Gerakan filantropi pertama kali dilakukan pada tahun 1918 oleh KH Hasyim Asy’ari, KH Wahab Hasbullah, KH Bisri Syansuri,dan KH Masykur dengan menggalang 40 pengusaha. Mereka kemudian membentuk organisasi bernama Nahdlatut Tujjar.
“Pada saat itu masyarakat sangat antusias untuk mengumpulkan dana. Karena para kiai bergerak, sehingga terkumpul dana cukup besar. Gerakan filantropi nusantara yang digerakkan oleh para kiai mampu menarik para banker,” kata Ketua PBNU HM Sulthon Fatoni saat mengisi seminar nasioanl bertema Filantropi Islam Nusantara yang diselenggarakan oleh NU Care-LAZISNU di lantai 8 Gedung PBNU, Jakarta Pusat, Kamis (2/2).
Seiring berjalannya waktu, gerakan yang dihimpun oleh para kiai tersebut tercium Belanda, sehingga pihak Belanda memberlakukan peraturan tentang koperasi yang harus berizin dengan mengenakan biaya yang sangat mahal. Di samping standar dan persyaratan lain yang harus dipenuhi.
Para kiai tidak mampu memenuhi persyaratan, termasuk dana minimal yang harus disetor ke pihak Belanda. Gerakan filantropi Nahdlatut Tujjar pada akhirnya tenggelam.
“Gerakan filantropi koperasi saat itu memang yang harus dirambah, karena zakat, sedekah, dan infaq sudah jalan,” katanya.
Selanjutnya di awal tahun 1920, Mbah Hasyim mengutus Kiai Wahab menemui Kiai Nawawi Sidogiri untuk berkonsultasi tentang pendirian organisasi Nahdlatul Ulama (NU).

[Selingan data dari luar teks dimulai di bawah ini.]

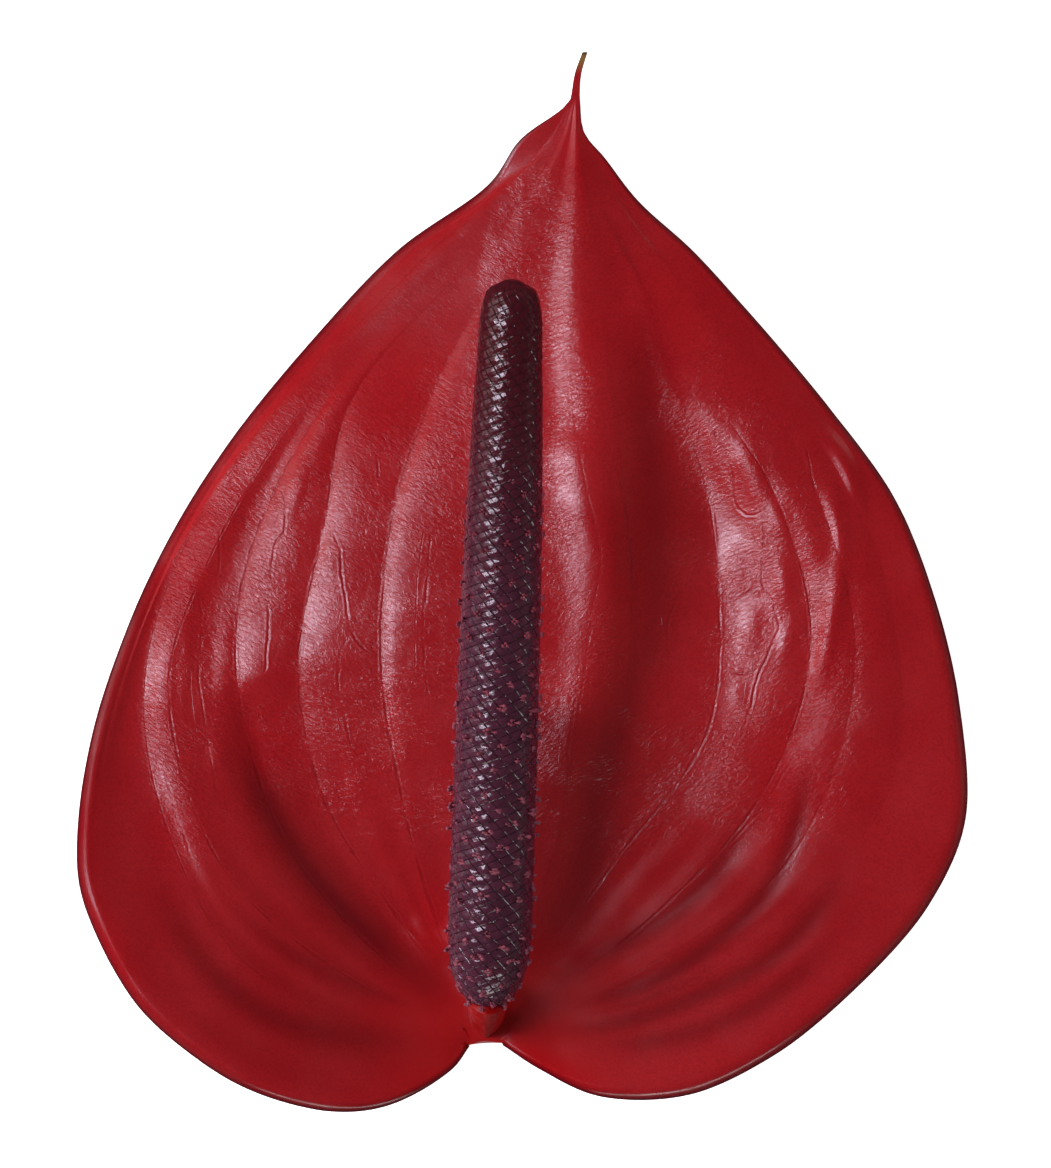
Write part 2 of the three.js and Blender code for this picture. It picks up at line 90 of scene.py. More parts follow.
# The panels between the veins: how far each one bulges, and where its top lies. 1 is the panel's middle,
# less is left of it and more is right of it.
PANEL_BULGE = [0, 0.1, -0.2, 0.5, 0.4, 0.6, -0.2, 0.3, -0.4, 0.6, 0.2, 0.2, 0]
PANEL_LEAN = [1, 1, 1, 0.8, 0.65, 0.5, 1, 1, 0.55, 1.1, 1, 1, 1]
# Where the bulges rise and fall. Spans and the first numbers of pairs are shares of the way from the base to
# the root of the tail, here and wherever nothing else is said.
SWELL_RISE = (0.1, 0.5)
SWELL_FALL = (0.55, 0.85)
# The rolled-back margin: its width, the degrees that it turns, and its steepest start, in radians.
ROLL_WIDTH = [(0, 0.9), (0.12, 2), (0.45, 2), (0.6, 1.3), (0.9, 1.1), (1, 0.15)]
ROLL_TURN = [(0, 35), (0.12, 85), (0.45, 85), (0.6, 55), (0.9, 45), (1, 6)]
STEEPEST_CREST = 0.6
# The blade's thickness. It is measured straight back at the base and at the tail, and square to the face
# between them.
BLADE_THICKNESS = 1.0
TAIL_THICKNESS = 0.7
THINNING = (0.85, 1)
UPRIGHT_BASE = (0, 0.06)
UPRIGHT_TAIL = (0.85, 0.97)
TAIL_TIP = (8.2, 68.6, 12.4)
TAIL_BEND = (7.3, 65.8, 11.5)
TAIL_TIP_HALF_WIDTH = 0.35
# The notch round the peduncle: its rim from left to right, and how far the rim's middle sags away from the
# tip. Below 0 it arches towards the tip.
NOTCH_RIM = [(-7.1, -60.5, 8.3), (-2.6, -60.2, 8.3)]
NOTCH_SAG = -0.15

# How finely a smooth curve is measured.
CURVE_STEPS = 401
# How finely the blade is divided: rows along it, columns across a panel and across a rolled margin.
BLADE_ROWS = 268
TAIL_ROWS = 20
WEB_ROWS = 8
PANEL_COLUMNS = 18
ROLL_COLUMNS = 8

# The ribs between the veins fade towards the tip over the span RIB_FADE, smoothed over so many columns. The
# ones beside the midrib, between the two panels RIB_KEPT, are kept.
RIB_FADE = (0.56, 0.72)
RIB_FADE_REACH = 14
RIB_KEPT = (4.6, 8.1)

# Relief is left out at the very base and at the root of the tail.
RELIEF_RISE = (0, 0.02)
RELIEF_FALL = (0.96, 1)
# Soft ribs that fan out from the base: two a panel, with this slope.
RIBS_A_PANEL = 2
BASE_RIB_SLOPE = 0.07
BASE_RIB_RISE = (0.04, 0.12)
BASE_RIB_FALL = (0.16, 0.36)
# A slight unevenness: its height, and two sizes of wave, of which the finer is this much lower.
UNEVENNESS = 0.016
LONG_WAVE = 14
SHORT_WAVE = 5
SHORT_WAVE_SHARE = 0.4
UNEVEN_RISE = (0.0, 0.12)
UNEVEN_FALL = (0.8, 0.97)
SEED = 7
# Soft ridges and folds are counted out to this many half widths, and taper off over these lengths.
BELL_REACH = 3
RIDGE_TAPER = 7
FOLD_TAPER = 12

# Grooves along the veins, and the raised lips on both sides of them, whose place is in half widths. A vein's
# line is counted out to LINE_REACH, fades over LINE_FADE, wobbles, and tapers off at a side vein's ends.
GROOVE_DEPTH = 0.034
GROOVE_HALF_WIDTH = 0.14
GROOVE_LIP = 0.013
LIP_PLACE = 2.4
LINE_REACH = 1.3
LINE_FADE = (0.7 * LINE_REACH, LINE_REACH)
LINE_WOBBLE = 0.12
LINE_TAPER = 1.6
LINE_STEPS = 240
VEIN_LINE_RISE = (0.03, 0.14)
VEIN_LINE_FALL = (0.55, 0.72)
# How strongly each main vein shows as a fine line, from left to right.
VEIN_LINES = [0.35, 0.8, 1, 1, 1, 0.3, 0.35, 0.35, 0.8, 1, 0.35, 0.2]

# Crinkles of the face: how much they slant away from the midrib, how many there are a metre across and along
# the blade, and their height. They set in over the span CRINKLED_FROM of Y, and weaken past the line
# CRINKLED_TO, which is pairs of X and Y.
CRINKLE_SLANT = 0.45
CRINKLE_SCALE = (1150, 2300)
CRINKLE_HEIGHT = 0.13
CRINKLED_FROM = (-42, -28)
CRINKLED_TO = [(-60, 10), (-8, 18), (-2, 48), (14, 48), (22, 36), (60, 36)]
CRINKLE_FADE = 14
CRINKLE_LOSS = 0.85
# They are left out at the margins: the panels where they start and are full, and where they weaken and end.
CRINKLED_PANELS = (0.4, 1.2, 11.2, 12.4)

# Soft folds that fan out from the base, with painted shade in them: darkness of the painted shade, half
# width, and the line from the outside to the base. The first is a painted shadow of the spadix beside it,
# with a shallow dip. FOLD_DEPTH is the depth of one of these folds at darkness 1.
FOLD_DEPTH = 0.22
SHADED_FOLDS = [
    (0.5, 3.2, [(16.0, 39.1), (16.4, 23.5), (17.3, 7.9), (17.3, -5.1), (13.8, -15.5), (10.1, -27.2),
                (8.8, -36.3), (6.9, -41.5), (3, -46.7), (-0.3, -51.3)]),
    (0.6, 2.6, [(-37.0, -18.4), (-35.5, -24.7), (-32.4, -29.6), (-28.7, -35.2), (-24.4, -40.7),
                (-19.3, -45.7), (-14.5, -50.0), (-9.6, -54.3), (-5.5, -57.8)]),
    (0.4, 1.8, [(-47.8, -38.3), (-44.1, -45.7), (-38.6, -52.4), (-31.2, -56.9), (-23.1, -58.9),
                (-15.6, -59.8), (-9.6, -59.4)]),
    (0.4, 1.0, [(-37.3, -42.0), (-31.8, -46.9), (-25.6, -50.6), (-18.2, -54.0), (-10.2, -56.1)]),
    (0.6, 1.5, [(31.4, -27.0), (28.7, -32.4), (25.3, -37.8), (20.6, -42.5), (15.2, -45.9), (9.1, -49.3),
                (3.1, -52.0)]),
    (0.65, 1.4, [(37.1, -21.0), (36.1, -29.7), (33.4, -37.8), (29.4, -43.2), (24.0, -47.9), (17.2, -52.0),
                 (10.5, -54.3), (3.8, -55.7)]),
    (0.6, 1.5, [(43.5, -35.8), (38.1, -43.2), (32.1, -49.3), (24.7, -53.3), (16.6, -56.4), (8.5, -58.1),
                (2.4, -57.7)]),
    (0.5, 1.6, [(42.2, -44.6), (34.1, -52.7), (25.3, -57.7), (15.2, -60.1), (5.8, -60.1)]),
    (0.4, 1.1, [(28.7, -47.3), (23.3, -51.3), (17.2, -54.0), (11.2, -55.7), (4.4, -56.7)]),
]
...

Dari pertemuan itu, para kiai berkumpul di Masjid Jami’ Kota Pasuruan kemudian terbesit ayat Al Qur’an Lamasjidun Ussisa ‘alat Taqwa.
“Jadi perkumpulan NU, perkumpulan para kiai kita sepakat asalkan gerakan perkumpulan ini nanti tidak berbasiskan finansial, tidak bermisi profit. Maka lahir NU,” terangnya.
Sebagaimana ditegaskan Mbah Hasim dalam Risalah Ahlussunnah Waljamah tahun 1928 bahwa NU adalah organasiasi yang bermisi memberikan keadilan, memberikan perlindungan, meningkatkan kualitas hidup, dan mendorong agar masyarakat makmur.
“Gedung yang kita tempati ini (Gedung PBNU), bukan dari bisnis, tapi gedung ini dibangun dengan semangat filantropi. Semuanya terlibat, kaya, miskin, muslim, dan non muslim di era Gus Dur,” terang pria yang juga menjabat sebagai wakil rektor II Unusia ini.